As described in greater detail above, some implementations described herein provide a method. The method includes forming an opening through a first dielectric layer, through an etch stop layer, and to a conductive structure in a second dielectric layer of a semiconductor device. The method includes filling the opening with a sacrificial structure over the conductive structure. The method includes performing an etch back operation to remove a portion of the sacrificial structure in the opening, where a remaining portion of the sacrificial structure in the opening includes a first part of an interconnect structure over the conductive structure. The method includes performing, after performing the etch back operation, an annealing operation on the semiconductor device to remove defects from the first part of the interconnect structure, where a top surface of the first part of the interconnect structure is convex after performing the annealing operation. The method includes filling a remaining portion of the opening with a second part of the interconnect structure after performing the annealing operation.

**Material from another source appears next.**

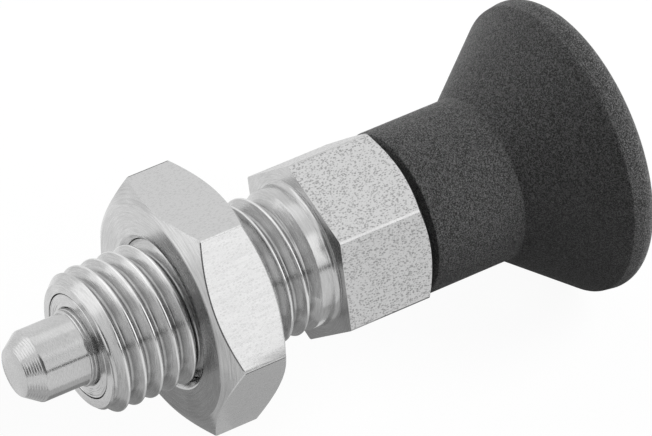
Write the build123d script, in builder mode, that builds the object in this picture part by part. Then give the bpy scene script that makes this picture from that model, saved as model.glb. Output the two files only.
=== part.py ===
from build123d import *

import os
from math import cos, pi, radians, sin, sqrt, tan

# Indexing plunger: a threaded sleeve with a hexagon, a spring-loaded pin that is pulled back by
# its knob, and a hexagon lock nut on the sleeve's thread.
#
# Every turned piece shares the X axis. +X is the way the knob is pulled, +Z is up, and x = 0 is the
# lock nut's front face, which bears on the plate that carries the plunger. Lengths are in
# millimetres. Turn angles are in degrees about X, from +Y towards +Z.

# --- Sleeve, hexagon and boss: the body -----------------------------------------------------------
thread_d = 12.0             # M12 x 1.5, drawn as a plain cylinder of the thread's outer diameter
sleeve_reach = 7.5          # from the sleeve's front end to the lock nut's front face
sleeve_l = 20.5             # from the sleeve's front end to the hexagon
lead_depth = 0.8            # lead chamfer at the front end, on the radius
lead_l = 0.9
relief_d = 10.2             # bottom of the relief groove that the thread runs out into
relief_l = 1.27
relief_lead = 0.5           # from the thread's crests to the groove's bottom
relief_floor = 0.16
shank_d = 11.9              # plain shank between the relief and the hexagon
shank_l = 1.53
shank_root = 0.35           # chamfer where the shank meets the hexagon
hex_af = 14.0
hex_l = 8.2
hex_turn = 18.2             # of one corner of the hexagon
hex_face_relief = 0.25      # from the flats in to the edge of the rear chamfer
boss_d = 10.4               # boss behind the hexagon, inside the knob's skirt

# --- Lock nut -------------------------------------------------------------------------------------
nut_af = 19.0
nut_l = 6.0
nut_turn = 54.0             # of one corner of the nut
nut_face_relief = 0.5       # from the flats in to the edges of the chamfers
nut_clearance = 0.05        # running clearance on the thread, on the radius
nut_countersink = 0.45
chamfer_angle = 30.0        # of the hexagon's and the nut's chamfers, from their end faces

# --- Plunger pin ----------------------------------------------------------------------------------
pin_d = 6.0
pin_reach = 5.75            # how far the pin stands out of the sleeve at rest
tip_sink = 0.25             # how far the pulled pin is inside the sleeve
tip_chamfer = 0.95          # on the radius
tip_l = 1.4
nose_l = 5.15               # from the tip to the step up to the guide
guide_step = 0.2            # on the radius
collar_l = 2.0
collar_clearance = 0.3      # in the spring chamber, on the radius
stem_d = 4.0
stem_clearance = 0.05       # running clearance in the body's back wall, on the radius
anchor_l = 7.5              # end of the stem that the knob is moulded round
groove_w = 2.5
groove_depth = 0.35

# --- Guide bush -----------------------------------------------------------------------------------
guide_clearance = 0.03      # running clearance, on the radius
guide_hold = 2.5            # of the pin's guide that is still in the bush when the pin is pulled
bush_edge = 0.1             # chamfer round the bush's front face
bush_wall = 1.2             # round the pin's guide
mouth_chamfer = 0.35        # chamfer round the mouth of its seat
chamber_lip = 0.4           # step that the bush is pressed against, on the radius

# --- Spring ---------------------------------------------------------------------------------------
wire_d = 0.65
wire_sides = 6              # the round wire and its coil are drawn with flats, which keeps the
coil_sides = 16             # spring's facets few
spring_l = 15.35            # between the collar and the chamber's floor, at rest
spring_clearance = 0.5      # between the coil and the chamber's wall
active_turns = 5
closed_gap = 0.04           # between the wire of an end turn and the next turn

# --- Knob -----------------------------------------------------------------------------------------
knob_gap = 0.5              # to the hexagon in front, and to the boss inside
knob_l = 17.55
neck_d = 14.0
neck_edge = 0.3
rim_d = 25.0
rim_edge = 1.6              # radius of the rim's rounding
rim_sides = 3               # flats that the rounding's quarter circle is drawn with
flare_angle = 37.9          # of the flare, from the axis
skirt_clearance = 0.4       # between the boss and the skirt, on the radius
skirt_lap = 0.3             # of the skirt that is still over the boss when the knob is pulled

# --- Radii and stations along X that follow from the sizes above ----------------------------------
stroke = pin_reach + tip_sink

thread_r = thread_d / 2
relief_r = relief_d / 2
shank_r = shank_d / 2
guide_r = pin_d / 2 + guide_step
bush_r = guide_r + bush_wall
chamber_r = bush_r - chamber_lip
collar_r = chamber_r - collar_clearance
stem_r = stem_d / 2
boss_r = boss_d / 2
neck_r = neck_d / 2

front_x = -sleeve_reach
hex_x = front_x + sleeve_l
hex_end_x = hex_x + hex_l
boss_end_x = hex_end_x + knob_gap + stroke + skirt_lap

tip_x = front_x - pin_reach
step_x = tip_x + nose_l
collar_x = step_x + stroke + guide_hold     # the back of the guide bush, which stops the collar
spring_x = collar_x + collar_l
chamber_end_x = spring_x + spring_l

knob_x = hex_end_x + knob_gap
socket_x = boss_end_x + knob_gap
stem_end_x = socket_x + anchor_l
knob_end_x = knob_x + knob_l


def turned(*outline):
    """Half section of a turned form, from its (x, radius) corners, to be revolved about X."""
    with BuildSketch(Plane.XY) as section:
        with BuildLine():
            Polyline(*outline, close=True)
        make_face()
    return section.sketch


def hexagon(x, across_flats, turn):
    """Hexagon across the axis at x, with one corner at the turn angle."""
    with BuildSketch(Plane.YZ.offset(x)) as section:
        RegularPolygon(across_flats / 2, 6, major_radius=False, rotation=turn)
    return section.sketch


def hexagon_chamfer(across_flats, face_relief):
    """Radius past a hexagon's corners, radius of its end face, and the chamfer's length between."""
    outer_r = across_flats / sqrt(3) + face_relief
    face_r = across_flats / 2 - face_relief
    return outer_r, face_r, (outer_r - face_r) * tan(radians(chamfer_angle))


os.makedirs("parts", exist_ok=True)

# --- Body: sleeve, hexagon and boss in one piece, bored from the front ----------------------------
hex_outer_r, hex_face_r, hex_chamfer_l = hexagon_chamfer(hex_af, hex_face_relief)
shank_x = hex_x - shank_l
relief_x = shank_x - relief_l
stem_hole_r = stem_r + stem_clearance

with BuildPart() as body:
    extrude(hexagon(hex_x, hex_af, hex_turn), amount=hex_l)
    revolve(
        turned(
            (hex_x, 0),
            (hex_x, hex_outer_r),
            (hex_end_x - hex_chamfer_l, hex_outer_r),
            (hex_end_x, hex_face_r),
            (hex_end_x, 0),
        ),
        axis=Axis.X,
        mode=Mode.INTERSECT,
    )
    revolve(
        turned(
            (front_x, 0),
            (front_x, thread_r - lead_depth),
            (front_x + lead_l, thread_r),
            (relief_x, thread_r),
            (relief_x + relief_lead, relief_r),
            (relief_x + relief_lead + relief_floor, relief_r),
            (shank_x, shank_r),
            (hex_x - shank_root, shank_r),
            (hex_x, shank_r + shank_root),
            (hex_x, 0),
        ),
        axis=Axis.X,
    )
    revolve(
        turned(
            (hex_end_x, 0),
            (hex_end_x, boss_r),
            (boss_end_x, boss_r),
            (boss_end_x, 0),
        ),
        axis=Axis.X,
    )
    # Bush seat, spring chamber and stem hole.
    revolve(
        turned(
            (front_x, 0),
            (front_x, bush_r + mouth_chamfer),
            (front_x + mouth_chamfer, bush_r),
            (collar_x, bush_r),
            (collar_x, chamber_r),
            (chamber_end_x, chamber_r),
            (chamber_end_x, stem_hole_r),
            (boss_end_x, stem_hole_r),
            (boss_end_x, 0),
        ),
        axis=Axis.X,
        mode=Mode.SUBTRACT,
    )
body.part.label = "body"
export_step(body.part, "parts/body.step")

# --- Guide bush: pressed into the sleeve, it guides the pin and stops its collar ------------------
guide_bore_r = guide_r + guide_clearance

with BuildPart() as guide_bush:
    revolve(
        turned(
            (front_x, guide_bore_r),
            (front_x, bush_r - bush_edge),
            (front_x + bush_edge, bush_r),
            (collar_x, bush_r),
            (collar_x, guide_bore_r),
        ),
        axis=Axis.X,
    )
guide_bush.part.label = "guide_bush"
export_step(guide_bush.part, "parts/guide_bush.step")

# --- Plunger pin: nose, guide, collar and stem in one piece, grooved where the knob grips it ------
groove_x = socket_x + (anchor_l - groove_w) / 2

with BuildPart() as plunger_pin:
    revolve(
        turned(
            (tip_x, 0),
            (tip_x, pin_d / 2 - tip_chamfer),
            (tip_x + tip_l, pin_d / 2),
            (step_x, pin_d / 2),
            (step_x, guide_r),
            (collar_x, guide_r),
            (collar_x, collar_r),
            (spring_x, collar_r),
            (spring_x, stem_r),
            (groove_x, stem_r),
            (groove_x, stem_r - groove_depth),
            (groove_x + groove_w, stem_r - groove_depth),
            (groove_x + groove_w, stem_r),
            (stem_end_x, stem_r),
            (stem_end_x, 0),
        ),
        axis=Axis.X,
    )
plunger_pin.part.label = "plunger_pin"
export_step(plunger_pin.part, "parts/plunger_pin.step")

# --- Spring: a compression spring with closed ends, ground flat -----------------------------------
coil_r = chamber_r - spring_clearance - wire_d / 2
closed_step = (wire_d + closed_gap) / coil_sides
active_step = (spring_l - 2 * coil_sides * closed_step) / (active_turns * coil_sides)
wire_r = wire_d / 2 * sqrt(pi / (wire_sides * sin(pi / wire_sides) * cos(pi / wire_sides)))

# How far each straight run of the coil advances: a closed turn, the active turns, a closed turn.
closed_runs = [closed_step] * coil_sides
runs = closed_runs + [active_step] * coil_sides * active_turns + closed_runs
bends = [
    (spring_x + sum(runs[:k]), -coil_r * sin(2 * pi * k / coil_sides), coil_r * cos(2 * pi * k / coil_sides))
    for k in range(len(runs) + 1)
]

with BuildPart() as spring:
    with BuildLine() as coil:
        Polyline(*bends)
    with BuildSketch(Plane(origin=coil.line @ 0, x_dir=(1, 0, 0), z_dir=coil.line % 0)) as wire:
        RegularPolygon(wire_r, wire_sides, rotation=180 / wire_sides)
    sweep(wire.sketch, path=coil.line, transition=Transition.RIGHT)
    split(bisect_by=Plane.YZ.offset(spring_x), keep=Keep.TOP)
    split(bisect_by=Plane.YZ.offset(chamber_end_x), keep=Keep.BOTTOM)
spring.part.label = "spring"
export_step(spring.part, "parts/spring.step")

# --- Knob: neck, flare and rounded rim, with a skirt over the boss, moulded round the stem --------
# The rim's rounding starts in line with the flat end face and runs on into the flare.
flare = radians(flare_angle)
rim_x = knob_end_x - rim_edge
rim_r = rim_d / 2 - rim_edge
rim_angles = [k * pi / 2 / rim_sides for k in range(rim_sides + 1)] + [pi / 2 + flare / 2, pi / 2 + flare]
rim = [(rim_x + rim_edge * cos(a), rim_r + rim_edge * sin(a)) for a in rim_angles]
flare_x, flare_r = rim[-1]
neck_end_x = flare_x - (flare_r - neck_r) / tan(flare)

with BuildPart() as knob:
    revolve(
        turned(
            (knob_end_x, 0),
            (knob_x, 0),
            (knob_x, neck_r - neck_edge),
            (knob_x + neck_edge, neck_r),
            (neck_end_x, neck_r),
            *reversed(rim),
        ),
        axis=Axis.X,
    )
    with BuildSketch(Plane.YZ.offset(knob_x)):
        Circle(boss_r + skirt_clearance)
    extrude(amount=socket_x - knob_x, mode=Mode.SUBTRACT)
    add(plunger_pin.part, mode=Mode.SUBTRACT)
knob.part.label = "knob"
export_step(knob.part, "parts/knob.step")

# --- Lock nut: chamfered on both faces, with a countersunk bore that runs on the thread -----------
nut_outer_r, nut_face_r, nut_chamfer_l = hexagon_chamfer(nut_af, nut_face_relief)
nut_bore_r = thread_r + nut_clearance

with BuildPart() as lock_nut:
    extrude(hexagon(0, nut_af, nut_turn), amount=nut_l)
    revolve(
        turned(
            (0, 0),
            (0, nut_face_r),
            (nut_chamfer_l, nut_outer_r),
            (nut_l - nut_chamfer_l, nut_outer_r),
            (nut_l, nut_face_r),
            (nut_l, 0),
        ),
        axis=Axis.X,
        mode=Mode.INTERSECT,
    )
    revolve(
        turned(
            (0, 0),
            (0, nut_bore_r + nut_countersink),
            (nut_countersink, nut_bore_r),
            (nut_l - nut_countersink, nut_bore_r),
            (nut_l, nut_bore_r + nut_countersink),
            (nut_l, 0),
        ),
        axis=Axis.X,
        mode=Mode.SUBTRACT,
    )
lock_nut.part.label = "lock_nut"
export_step(lock_nut.part, "parts/lock_nut.step")
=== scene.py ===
from math import cos, degrees, pi, radians, sin, sqrt, tan

import bpy
from bpy.props import FloatProperty, FloatVectorProperty, IntProperty, PointerProperty
from mathutils import Matrix, Vector


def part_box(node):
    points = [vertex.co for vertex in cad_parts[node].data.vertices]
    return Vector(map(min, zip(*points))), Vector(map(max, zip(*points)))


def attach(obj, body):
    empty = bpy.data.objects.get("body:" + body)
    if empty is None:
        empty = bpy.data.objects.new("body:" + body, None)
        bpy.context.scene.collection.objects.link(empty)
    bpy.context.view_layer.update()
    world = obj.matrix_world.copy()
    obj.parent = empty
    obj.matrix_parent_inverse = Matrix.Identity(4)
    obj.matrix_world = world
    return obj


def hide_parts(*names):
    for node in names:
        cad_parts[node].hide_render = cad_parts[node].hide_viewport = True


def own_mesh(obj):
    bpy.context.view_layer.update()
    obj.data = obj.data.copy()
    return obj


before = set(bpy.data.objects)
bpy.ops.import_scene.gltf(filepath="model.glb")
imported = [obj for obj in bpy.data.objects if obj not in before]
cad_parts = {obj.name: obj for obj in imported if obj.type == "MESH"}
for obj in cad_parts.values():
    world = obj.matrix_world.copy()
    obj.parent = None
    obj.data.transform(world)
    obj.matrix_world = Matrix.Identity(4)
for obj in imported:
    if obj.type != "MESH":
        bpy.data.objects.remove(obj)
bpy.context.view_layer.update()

bl_info = {
    "name": "Indexing Plunger",
    "version": (1, 0, 0),
    "blender": (4, 5, 0),
    "location": "3D View > Sidebar > Plunger",
    "description": "Models and finishes an indexing plunger with its lock nut",
    "category": "Add Mesh",
}

MM = 0.001
WELD = 2e-6                      # points nearer than this are merged
ON_PLANE = 1e-6                  # how near the plane through the axis a point lies on it
OVER = 0.1 * MM                  # by which a cutting form reaches past what it cuts
HEX_CHAMFER = radians(30)        # of the hexagons' corners, from their end faces

# The form of a metric thread, as shares of its pitch.
PITCH_LINE_SHARE = 0.6495        # diameter of the crests less the pitch diameter
THREAD_DEPTH_SHARE = 0.6134      # from the crests to the bottom of the groove
ROOT_BEND_SHARE = 0.1443         # radius of the groove's bottom
FLANK_ANGLE = radians(30)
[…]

The foregoing outlines features of several embodiments so that those skilled in the art may better understand the aspects of the present disclosure. Those skilled in the art should appreciate that they may readily use the present disclosure as a basis for designing or modifying other processes and structures for carrying out the same purposes and/or achieving the same advantages of the embodiments introduced herein. Those skilled in the art should also realize that such equivalent constructions do not depart from the spirit and scope of the present disclosure, and that they may make various changes, substitutions, and alterations herein without departing from the spirit and scope of the present disclosure.